Director Steven Soderbergh does good work, but he announced a retirement from film a few years ago, at least as a director.
He’s got a new directorial effort in theaters right now, another heist film called Logan Lucky, and we’re all better off for it.
Meet the Logan siblings of West Virginia. Older brother Jimmy (Channing Tatum) is divorced, has a cute daughter, and a bad injury playing football in high school cost him a chance to go to college and, in the opening minutes of the movie, his current job in construction for liability reasons. Younger brother Clyde (Adam Driver) lost his lower arm in Iraq and believes the family is cursed. Sister Mellie (Riley Keough) is a speed-queen hairdresser. Things don’t seem to be going right for any of the Logans, and none of them seem particularly bright.
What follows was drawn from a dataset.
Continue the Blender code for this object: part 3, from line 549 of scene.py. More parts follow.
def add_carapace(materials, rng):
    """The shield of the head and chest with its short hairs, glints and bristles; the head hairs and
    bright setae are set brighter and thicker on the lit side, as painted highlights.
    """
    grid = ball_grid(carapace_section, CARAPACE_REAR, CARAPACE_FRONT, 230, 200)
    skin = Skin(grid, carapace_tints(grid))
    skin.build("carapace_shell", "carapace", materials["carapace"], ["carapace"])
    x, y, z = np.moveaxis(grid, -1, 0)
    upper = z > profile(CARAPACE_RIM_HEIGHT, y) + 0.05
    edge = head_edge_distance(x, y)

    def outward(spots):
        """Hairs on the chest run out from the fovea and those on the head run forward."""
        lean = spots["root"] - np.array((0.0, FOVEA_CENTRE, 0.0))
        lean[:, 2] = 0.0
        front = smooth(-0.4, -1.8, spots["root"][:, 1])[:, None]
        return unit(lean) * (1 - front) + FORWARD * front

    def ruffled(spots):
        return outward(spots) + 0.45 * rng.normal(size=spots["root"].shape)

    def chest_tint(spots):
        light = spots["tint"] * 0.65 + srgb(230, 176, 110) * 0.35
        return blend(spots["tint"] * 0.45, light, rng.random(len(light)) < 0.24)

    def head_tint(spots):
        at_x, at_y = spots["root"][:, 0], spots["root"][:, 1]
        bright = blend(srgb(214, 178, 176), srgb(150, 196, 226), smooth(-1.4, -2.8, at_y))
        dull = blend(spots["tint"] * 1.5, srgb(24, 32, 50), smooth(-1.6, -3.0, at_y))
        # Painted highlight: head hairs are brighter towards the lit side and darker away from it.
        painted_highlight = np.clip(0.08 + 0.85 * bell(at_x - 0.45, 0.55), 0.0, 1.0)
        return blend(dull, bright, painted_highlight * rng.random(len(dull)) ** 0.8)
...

They actually are pretty bright, which is a plus for the movie.
At any rate, Jimmy has a plan to rob the local NASCAR arena of a huge pay-out, and he needs his siblings’ help, plus one Joe Bang (Daniel Craig, listed as being “introduced” in the credits), a demolition expert currently sitting in a nearby prison with only a few months left on his sentence. Bang will help so long as his two dim-witted brothers get to help as well. Jimmy agrees. Now he just has to deal with the consequences of the heist being on the same day as his young daughter’s beauty pageant.
The plan is actually a thing of beauty, and Craig steals every scene he’s in with his cartoonish Southern accent and overall competence. The movie itself does reference one of Soderbergh’s best-known movies by having a character on a TV news program refer to the robbery as “Ocean’s 7-11,” and it’s an apt comparison. Jimmy and his family have a really good plan going, with their own ingenious, generally low-tech ways to get things done, and only a few relatively minor obstacles get in the way. About the only thing I didn’t care for was Seth MacFarlane’s English accent (it’s terrible). This one is just some nice, comedic summer fun. Nine and a half mysterious bears out of ten.
NASCAR fans might want to take note than a number of NASCAR drivers have cameos in the movie in various small roles as things like delivery drivers and security guards. I am not a NASCAR fan, so I did not notice this.